Mbidi claims Rukoro blocked a change of auditors in 2016 and 2017, a step endorsed at NFA congresses at Oshakati and Lüderitz as part of Mbidi’s bid to stamp his authority on the organisation.

“Congress expressed itself. It was decided that we get new auditors at that meeting. He had the audacity to confront me in congress that ‘no, we must stick with the current auditors’,” said Mbidi.

“The biggest fear of Rukoro is that if he leaves, we will change auditors, and the truth will come out. If he is clean, let new auditors come in tomorrow,” he continued.

“We were always receiving qualified statements, and all of a sudden the financial statements are no more qualified.

“We want to know how we got from being qualified to unqualified. There are no answers, and now attention is being diverted to these petty lies so that we are preoccupied with all this nonsense that is in the newspapers, and the real thing is hidden,” charged Mbidi.

BROKEN RELATIONS

Rukoro vehemently denied Mbidi’s assertions, and branded him a liar last week for supporting unofficial claims that he “attacked” Chiyangwa at the regional football body’s annual general meeting.

“I am surprised that Mr Mbidi can stoop so low,” Rukoro said in response to the claim of blocking the change of auditors.

“Congress minutes will absolve me. I was not the one entrusted with that responsibility by congress. That responsibility was given to the chairperson of the audit and finance committee and that of the compliance [committee], Messrs Donnelly Nell and Mpasi Haingura. You can ask them. It has nothing to do with me,” said Rukoro.

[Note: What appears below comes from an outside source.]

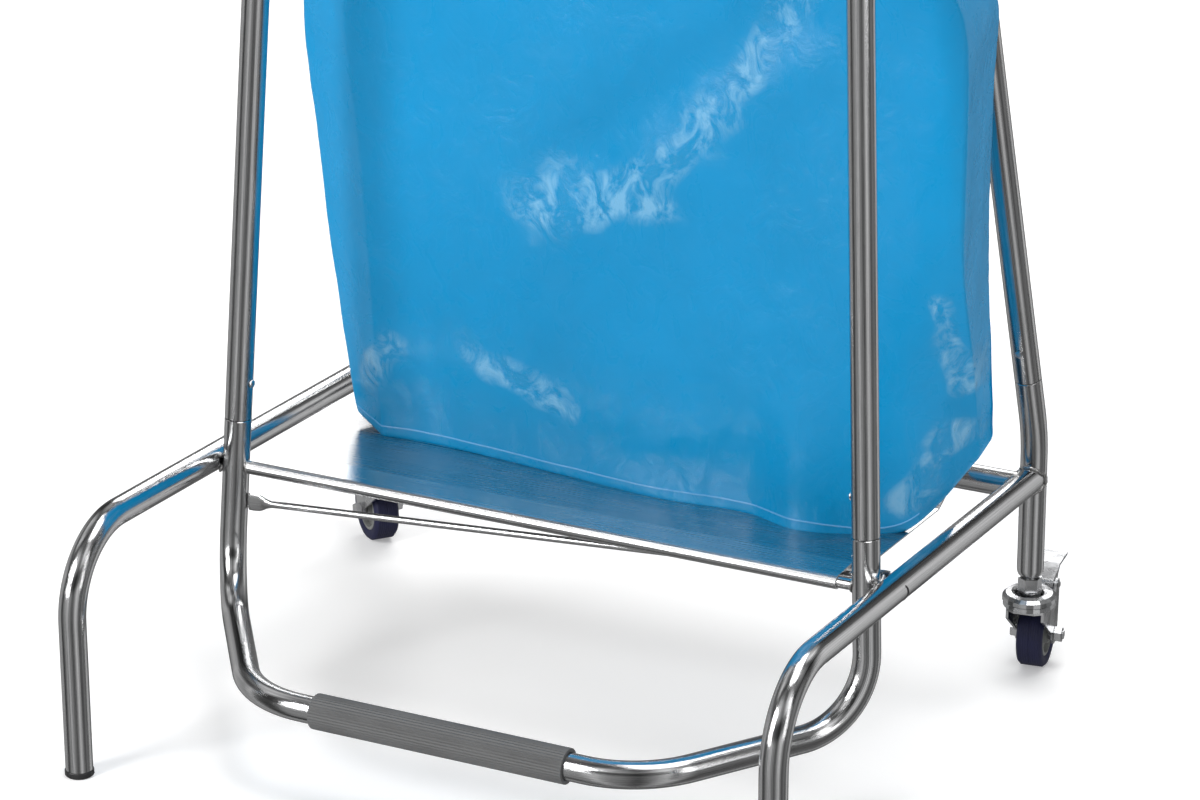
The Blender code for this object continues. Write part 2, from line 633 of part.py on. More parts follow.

Mbidi also accused Rukoro of habitually defying him and callously spending already stretched resources, like the “unauthorised” N$1 million purchase of national team attire – some of which the Brave Warriors donned at the recent African Nations Championship.

“He is in charge of administration and needs to report to me, and he does not do that. When I question, he will say I’m giving him too many questions, and he will not deliver. He just ignores me. From the time I suspended him [for reported insubordination in February 2017] to today, he has been ignoring me.

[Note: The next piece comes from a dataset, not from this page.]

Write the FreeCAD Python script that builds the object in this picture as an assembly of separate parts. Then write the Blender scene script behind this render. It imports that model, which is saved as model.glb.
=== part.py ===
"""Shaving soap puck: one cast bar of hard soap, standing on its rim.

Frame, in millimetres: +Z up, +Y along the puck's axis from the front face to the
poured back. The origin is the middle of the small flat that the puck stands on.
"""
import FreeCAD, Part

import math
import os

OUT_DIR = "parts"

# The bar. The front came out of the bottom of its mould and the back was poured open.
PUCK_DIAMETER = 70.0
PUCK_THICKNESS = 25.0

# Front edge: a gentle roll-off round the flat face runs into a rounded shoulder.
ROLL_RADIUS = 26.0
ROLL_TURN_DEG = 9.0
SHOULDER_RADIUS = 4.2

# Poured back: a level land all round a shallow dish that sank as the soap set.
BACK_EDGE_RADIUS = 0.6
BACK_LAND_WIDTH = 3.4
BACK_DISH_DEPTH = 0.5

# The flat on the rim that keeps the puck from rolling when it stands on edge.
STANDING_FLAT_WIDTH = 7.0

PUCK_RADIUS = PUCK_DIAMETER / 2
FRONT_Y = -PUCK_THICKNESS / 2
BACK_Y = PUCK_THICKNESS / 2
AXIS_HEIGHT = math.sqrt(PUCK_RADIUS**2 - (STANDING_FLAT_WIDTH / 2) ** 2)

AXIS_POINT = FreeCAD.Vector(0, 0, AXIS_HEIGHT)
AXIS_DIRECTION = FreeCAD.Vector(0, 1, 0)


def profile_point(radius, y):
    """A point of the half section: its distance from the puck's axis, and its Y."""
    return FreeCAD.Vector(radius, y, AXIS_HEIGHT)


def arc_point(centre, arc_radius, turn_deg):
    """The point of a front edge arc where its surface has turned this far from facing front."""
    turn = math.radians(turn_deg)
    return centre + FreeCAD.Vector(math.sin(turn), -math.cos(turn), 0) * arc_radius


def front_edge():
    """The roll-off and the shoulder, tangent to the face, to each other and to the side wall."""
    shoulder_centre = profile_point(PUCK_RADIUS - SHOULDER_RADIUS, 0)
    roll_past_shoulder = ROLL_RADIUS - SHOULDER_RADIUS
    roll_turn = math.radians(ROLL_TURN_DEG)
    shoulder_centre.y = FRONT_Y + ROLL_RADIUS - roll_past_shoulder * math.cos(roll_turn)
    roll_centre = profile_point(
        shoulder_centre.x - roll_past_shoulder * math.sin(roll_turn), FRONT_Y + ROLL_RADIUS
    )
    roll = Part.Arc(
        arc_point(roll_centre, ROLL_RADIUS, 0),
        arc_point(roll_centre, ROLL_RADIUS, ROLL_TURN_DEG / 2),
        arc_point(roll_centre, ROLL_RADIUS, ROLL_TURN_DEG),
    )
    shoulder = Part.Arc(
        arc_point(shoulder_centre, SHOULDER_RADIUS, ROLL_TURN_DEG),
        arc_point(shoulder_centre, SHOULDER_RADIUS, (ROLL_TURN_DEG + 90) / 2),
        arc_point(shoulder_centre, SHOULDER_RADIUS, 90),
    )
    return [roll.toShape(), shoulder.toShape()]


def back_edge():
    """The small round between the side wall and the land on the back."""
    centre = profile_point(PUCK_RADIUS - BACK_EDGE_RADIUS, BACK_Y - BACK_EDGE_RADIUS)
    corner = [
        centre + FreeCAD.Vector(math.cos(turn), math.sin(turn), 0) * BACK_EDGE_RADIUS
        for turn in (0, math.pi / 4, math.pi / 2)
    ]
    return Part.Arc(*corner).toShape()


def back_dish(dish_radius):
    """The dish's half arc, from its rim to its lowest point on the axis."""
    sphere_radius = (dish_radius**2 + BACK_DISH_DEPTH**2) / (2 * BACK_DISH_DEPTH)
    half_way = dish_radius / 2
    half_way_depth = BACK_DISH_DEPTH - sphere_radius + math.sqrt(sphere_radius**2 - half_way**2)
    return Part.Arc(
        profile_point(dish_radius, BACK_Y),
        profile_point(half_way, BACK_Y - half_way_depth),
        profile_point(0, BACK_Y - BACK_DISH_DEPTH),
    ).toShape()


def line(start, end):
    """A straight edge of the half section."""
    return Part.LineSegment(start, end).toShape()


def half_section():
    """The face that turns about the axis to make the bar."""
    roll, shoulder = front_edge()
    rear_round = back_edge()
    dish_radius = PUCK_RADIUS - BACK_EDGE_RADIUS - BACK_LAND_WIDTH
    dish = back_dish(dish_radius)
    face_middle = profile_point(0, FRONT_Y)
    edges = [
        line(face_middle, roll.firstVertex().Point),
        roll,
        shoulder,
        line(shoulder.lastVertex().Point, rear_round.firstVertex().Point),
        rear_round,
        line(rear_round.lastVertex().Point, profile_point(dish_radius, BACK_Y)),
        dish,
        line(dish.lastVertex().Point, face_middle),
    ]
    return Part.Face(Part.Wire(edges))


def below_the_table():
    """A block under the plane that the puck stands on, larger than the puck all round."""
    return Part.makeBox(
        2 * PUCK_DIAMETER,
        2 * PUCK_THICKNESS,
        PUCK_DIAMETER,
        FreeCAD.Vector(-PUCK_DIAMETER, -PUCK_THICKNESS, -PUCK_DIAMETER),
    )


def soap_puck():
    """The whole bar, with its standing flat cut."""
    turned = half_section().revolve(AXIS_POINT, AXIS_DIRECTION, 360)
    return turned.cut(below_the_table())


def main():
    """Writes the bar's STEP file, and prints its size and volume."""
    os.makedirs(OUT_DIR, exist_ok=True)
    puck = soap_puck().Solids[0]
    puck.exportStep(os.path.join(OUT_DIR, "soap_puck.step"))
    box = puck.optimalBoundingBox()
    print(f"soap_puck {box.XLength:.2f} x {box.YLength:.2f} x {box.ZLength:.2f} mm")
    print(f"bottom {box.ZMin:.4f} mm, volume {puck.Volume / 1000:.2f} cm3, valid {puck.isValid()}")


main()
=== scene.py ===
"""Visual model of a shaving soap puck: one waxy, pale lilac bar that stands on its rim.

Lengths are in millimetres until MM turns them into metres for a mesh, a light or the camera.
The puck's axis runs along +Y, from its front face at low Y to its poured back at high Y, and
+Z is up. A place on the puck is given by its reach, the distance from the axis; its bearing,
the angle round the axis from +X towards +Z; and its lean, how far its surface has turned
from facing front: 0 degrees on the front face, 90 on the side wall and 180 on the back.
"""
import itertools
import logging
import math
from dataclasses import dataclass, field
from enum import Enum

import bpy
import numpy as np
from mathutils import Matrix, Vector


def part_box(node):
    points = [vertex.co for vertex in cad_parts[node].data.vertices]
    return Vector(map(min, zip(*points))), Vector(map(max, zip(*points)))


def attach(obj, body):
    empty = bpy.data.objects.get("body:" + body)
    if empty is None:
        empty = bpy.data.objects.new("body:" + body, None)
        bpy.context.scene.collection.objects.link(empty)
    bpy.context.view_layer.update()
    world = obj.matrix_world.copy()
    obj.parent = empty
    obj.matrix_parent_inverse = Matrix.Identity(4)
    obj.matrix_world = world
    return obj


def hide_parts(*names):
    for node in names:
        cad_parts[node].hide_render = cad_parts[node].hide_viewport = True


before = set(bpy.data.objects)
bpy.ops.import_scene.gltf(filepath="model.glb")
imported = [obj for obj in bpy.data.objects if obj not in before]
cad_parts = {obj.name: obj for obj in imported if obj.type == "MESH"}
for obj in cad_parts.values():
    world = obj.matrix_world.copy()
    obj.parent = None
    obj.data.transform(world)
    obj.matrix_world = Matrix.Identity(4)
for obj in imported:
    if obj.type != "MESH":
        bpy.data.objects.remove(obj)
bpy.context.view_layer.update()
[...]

“I suspended him because he did not want the fact-finding exercise to take off. I got a report, but he was blocking it,” Mbidi said.

“Like this [new national team] kit. The person just went to spend, and never even got approval by the executive.

“You want to overlook everybody. You don’t want to talk to the president. You claim the executive supports you, but you don’t share anything with the executive. You just go and make a purchase of over a million dollars on a kit without approval from the executive?

“Only him [Rukoro] and the supplier know the agreement. The executive does not have this information. Maybe those he claims are supporting him know this information.

“I am the one reporting to the executive, not him. The ideal situation is that he brings everything to me, and it is not happening,” said Mbidi.

FAR-FETCHED

Rukoro also shot down those allegations.

“Regarding the million for a new national team attire, I am sure the minutes of the [unspecified] exco meeting will absolve me.

“It is sour grapes because I got a cheaper deal. He proposed another deal of N$3 million with another sport kit manufacturer [name known]. I was tasked to find a cheaper alternative, which I did,” Rukoro fired back.

“The fact-finding mission led by Mr Mpasi Haingura and Donnelly Nell came to Football House, did their investigation and submitted a report to the executive committee. The report was discussed in exco more than a year ago. I know that he was not happy that nothing could be held against me, but to say that I blocked the mission is far-fetched,” said Rukoro, who according to Mbidi is clinging to his job to avoid retrospective action for his “suspect activities”.